- Data lines

━━━━━━

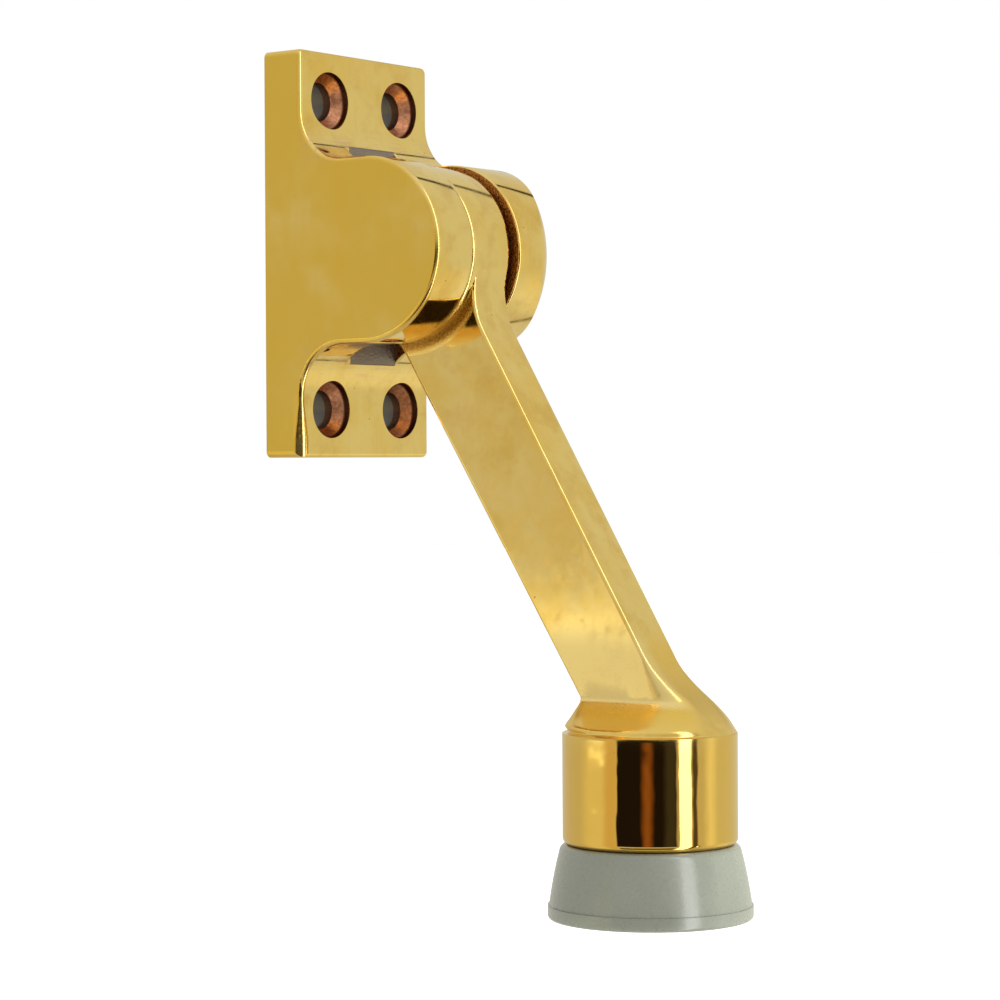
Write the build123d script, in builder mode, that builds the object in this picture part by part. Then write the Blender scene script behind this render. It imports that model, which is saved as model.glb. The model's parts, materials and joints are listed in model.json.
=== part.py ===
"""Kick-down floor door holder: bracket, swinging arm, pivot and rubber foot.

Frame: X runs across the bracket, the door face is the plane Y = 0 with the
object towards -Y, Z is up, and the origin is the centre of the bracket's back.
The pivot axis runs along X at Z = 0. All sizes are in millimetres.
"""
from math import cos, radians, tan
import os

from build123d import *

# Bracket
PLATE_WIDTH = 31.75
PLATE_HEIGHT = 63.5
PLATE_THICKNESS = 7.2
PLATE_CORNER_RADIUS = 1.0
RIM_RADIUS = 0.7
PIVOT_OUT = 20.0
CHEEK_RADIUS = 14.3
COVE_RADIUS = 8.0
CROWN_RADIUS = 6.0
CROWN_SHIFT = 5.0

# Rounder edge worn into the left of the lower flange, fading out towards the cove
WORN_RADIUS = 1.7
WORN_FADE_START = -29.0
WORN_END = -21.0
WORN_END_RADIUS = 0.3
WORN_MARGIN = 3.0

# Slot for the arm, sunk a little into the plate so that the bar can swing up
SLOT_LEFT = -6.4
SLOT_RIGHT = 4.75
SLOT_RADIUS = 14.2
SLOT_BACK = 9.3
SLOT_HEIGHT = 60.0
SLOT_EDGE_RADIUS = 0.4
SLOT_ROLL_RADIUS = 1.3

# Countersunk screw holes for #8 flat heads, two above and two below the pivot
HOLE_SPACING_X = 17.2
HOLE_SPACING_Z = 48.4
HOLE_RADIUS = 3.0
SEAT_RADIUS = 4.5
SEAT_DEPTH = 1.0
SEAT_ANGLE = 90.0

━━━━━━

Please repeat the listing above in full and exactly.

- In response
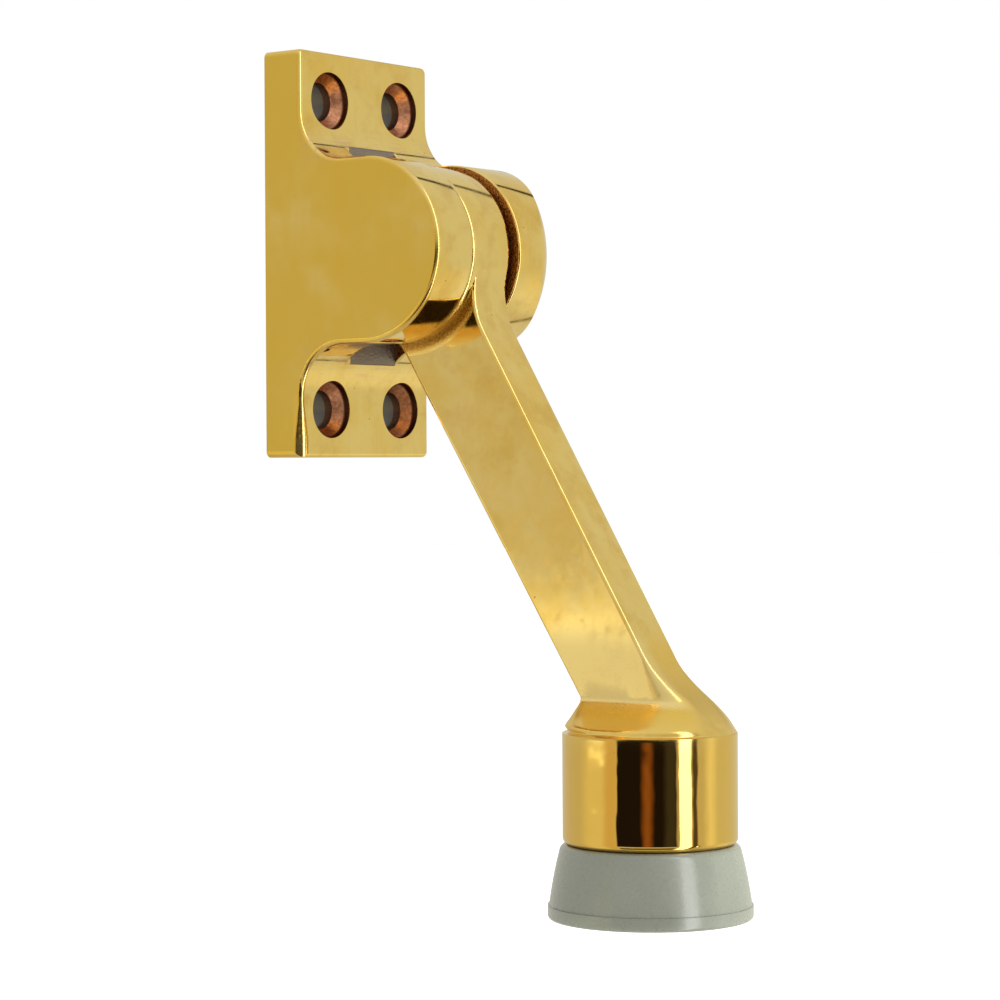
Write the build123d script, in builder mode, that builds the object in this picture part by part. Then write the Blender scene script behind this render. It imports that model, which is saved as model.glb. The model's parts, materials and joints are listed in model.json.
=== part.py ===
"""Kick-down floor door holder: bracket, swinging arm, pivot and rubber foot.

Frame: X runs across the bracket, the door face is the plane Y = 0 with the
object towards -Y, Z is up, and the origin is the centre of the bracket's back.
The pivot axis runs along X at Z = 0. All sizes are in millimetres.
"""
from math import cos, radians, tan
import os

from build123d import *

# Bracket
PLATE_WIDTH = 31.75
PLATE_HEIGHT = 63.5
PLATE_THICKNESS = 7.2
PLATE_CORNER_RADIUS = 1.0
RIM_RADIUS = 0.7
PIVOT_OUT = 20.0
CHEEK_RADIUS = 14.3
COVE_RADIUS = 8.0
CROWN_RADIUS = 6.0
CROWN_SHIFT = 5.0

# Rounder edge worn into the left of the lower flange, fading out towards the cove
WORN_RADIUS = 1.7
WORN_FADE_START = -29.0
WORN_END = -21.0
WORN_END_RADIUS = 0.3
WORN_MARGIN = 3.0

# Slot for the arm, sunk a little into the plate so that the bar can swing up
SLOT_LEFT = -6.4
SLOT_RIGHT = 4.75
SLOT_RADIUS = 14.2
SLOT_BACK = 9.3
SLOT_HEIGHT = 60.0
SLOT_EDGE_RADIUS = 0.4
SLOT_ROLL_RADIUS = 1.3

# Countersunk screw holes for #8 flat heads, two above and two below the pivot
HOLE_SPACING_X = 17.2
HOLE_SPACING_Z = 48.4
HOLE_RADIUS = 3.0
SEAT_RADIUS = 4.5
SEAT_DEPTH = 1.0
SEAT_ANGLE = 90.0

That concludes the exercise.